## Required work
Go through the lines below. Copy those with "joints".

## Records to process
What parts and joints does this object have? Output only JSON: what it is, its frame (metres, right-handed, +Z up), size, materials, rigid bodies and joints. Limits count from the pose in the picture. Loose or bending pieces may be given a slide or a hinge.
---
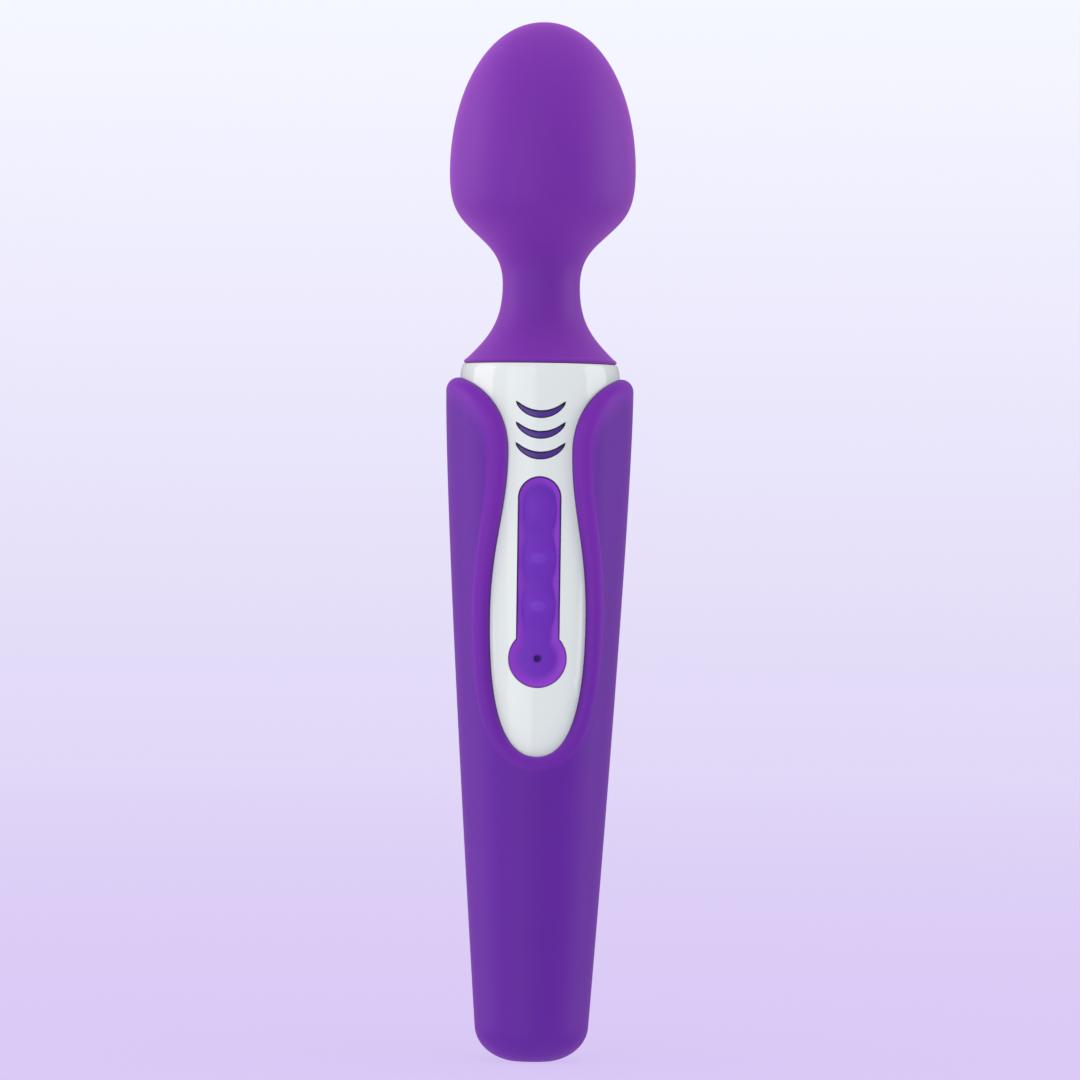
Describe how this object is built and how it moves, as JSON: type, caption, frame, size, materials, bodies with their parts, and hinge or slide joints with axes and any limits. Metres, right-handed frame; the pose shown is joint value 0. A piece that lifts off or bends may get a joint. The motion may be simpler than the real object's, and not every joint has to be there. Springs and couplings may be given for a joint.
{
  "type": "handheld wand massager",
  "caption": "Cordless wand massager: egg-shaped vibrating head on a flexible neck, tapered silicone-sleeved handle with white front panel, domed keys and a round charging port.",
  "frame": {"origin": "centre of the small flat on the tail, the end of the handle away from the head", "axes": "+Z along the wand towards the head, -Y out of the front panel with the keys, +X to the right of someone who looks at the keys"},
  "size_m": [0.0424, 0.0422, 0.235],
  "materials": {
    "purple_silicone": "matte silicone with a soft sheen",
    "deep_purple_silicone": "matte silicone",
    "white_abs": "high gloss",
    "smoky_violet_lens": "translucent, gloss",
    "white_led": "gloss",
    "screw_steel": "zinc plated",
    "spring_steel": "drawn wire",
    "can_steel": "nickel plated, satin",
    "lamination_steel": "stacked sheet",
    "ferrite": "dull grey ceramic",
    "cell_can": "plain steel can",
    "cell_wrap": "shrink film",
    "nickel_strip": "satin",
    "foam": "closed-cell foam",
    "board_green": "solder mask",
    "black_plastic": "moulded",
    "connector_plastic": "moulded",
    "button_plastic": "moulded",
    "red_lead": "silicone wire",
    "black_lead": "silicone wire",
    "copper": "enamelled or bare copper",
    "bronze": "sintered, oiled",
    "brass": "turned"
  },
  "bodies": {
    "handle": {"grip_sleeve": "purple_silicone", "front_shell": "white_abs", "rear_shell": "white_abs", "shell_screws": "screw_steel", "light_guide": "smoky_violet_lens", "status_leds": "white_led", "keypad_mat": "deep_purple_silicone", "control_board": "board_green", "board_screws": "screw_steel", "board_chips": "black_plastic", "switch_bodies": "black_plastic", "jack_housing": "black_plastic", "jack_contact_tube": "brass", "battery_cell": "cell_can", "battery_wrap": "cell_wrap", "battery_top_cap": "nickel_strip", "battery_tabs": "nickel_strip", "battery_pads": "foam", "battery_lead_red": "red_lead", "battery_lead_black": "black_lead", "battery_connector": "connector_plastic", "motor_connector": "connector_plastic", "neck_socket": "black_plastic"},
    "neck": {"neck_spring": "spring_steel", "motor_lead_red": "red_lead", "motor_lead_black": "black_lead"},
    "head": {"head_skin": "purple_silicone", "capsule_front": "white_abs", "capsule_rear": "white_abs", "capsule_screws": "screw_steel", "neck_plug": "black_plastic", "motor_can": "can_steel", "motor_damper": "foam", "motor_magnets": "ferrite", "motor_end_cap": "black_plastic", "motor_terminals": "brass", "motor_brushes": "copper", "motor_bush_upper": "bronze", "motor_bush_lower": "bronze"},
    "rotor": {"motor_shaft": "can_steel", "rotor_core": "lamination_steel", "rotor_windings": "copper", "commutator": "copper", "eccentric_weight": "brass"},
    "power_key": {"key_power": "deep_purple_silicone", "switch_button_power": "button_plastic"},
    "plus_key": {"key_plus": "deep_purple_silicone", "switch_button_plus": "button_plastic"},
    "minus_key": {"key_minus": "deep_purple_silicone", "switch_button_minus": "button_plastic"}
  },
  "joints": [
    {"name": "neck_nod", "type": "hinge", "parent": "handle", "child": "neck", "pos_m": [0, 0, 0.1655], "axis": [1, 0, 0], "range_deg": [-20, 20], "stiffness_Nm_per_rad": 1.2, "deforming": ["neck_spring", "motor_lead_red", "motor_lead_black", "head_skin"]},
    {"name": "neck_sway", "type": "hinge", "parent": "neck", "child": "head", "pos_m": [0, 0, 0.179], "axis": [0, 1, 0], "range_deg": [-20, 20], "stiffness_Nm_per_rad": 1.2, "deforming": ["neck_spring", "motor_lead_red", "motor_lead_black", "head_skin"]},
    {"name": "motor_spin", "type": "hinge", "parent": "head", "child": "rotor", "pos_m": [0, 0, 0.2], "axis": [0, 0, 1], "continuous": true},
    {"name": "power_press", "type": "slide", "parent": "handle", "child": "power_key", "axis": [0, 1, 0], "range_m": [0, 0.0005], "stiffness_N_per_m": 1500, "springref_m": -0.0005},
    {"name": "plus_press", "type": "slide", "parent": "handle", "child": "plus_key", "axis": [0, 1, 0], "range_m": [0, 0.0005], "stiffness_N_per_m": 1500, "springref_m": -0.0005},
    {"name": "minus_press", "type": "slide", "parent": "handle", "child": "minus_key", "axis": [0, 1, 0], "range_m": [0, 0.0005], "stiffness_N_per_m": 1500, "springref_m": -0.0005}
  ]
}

## The response
What parts and joints does this object have? Output only JSON: what it is, its frame (metres, right-handed, +Z up), size, materials, rigid bodies and joints. Limits count from the pose in the picture. Loose or bending pieces may be given a slide or a hinge.
Describe how this object is built and how it moves, as JSON: type, caption, frame, size, materials, bodies with their parts, and hinge or slide joints with axes and any limits. Metres, right-handed frame; the pose shown is joint value 0. A piece that lifts off or bends may get a joint. The motion may be simpler than the real object's, and not every joint has to be there. Springs and couplings may be given for a joint.
  "joints": [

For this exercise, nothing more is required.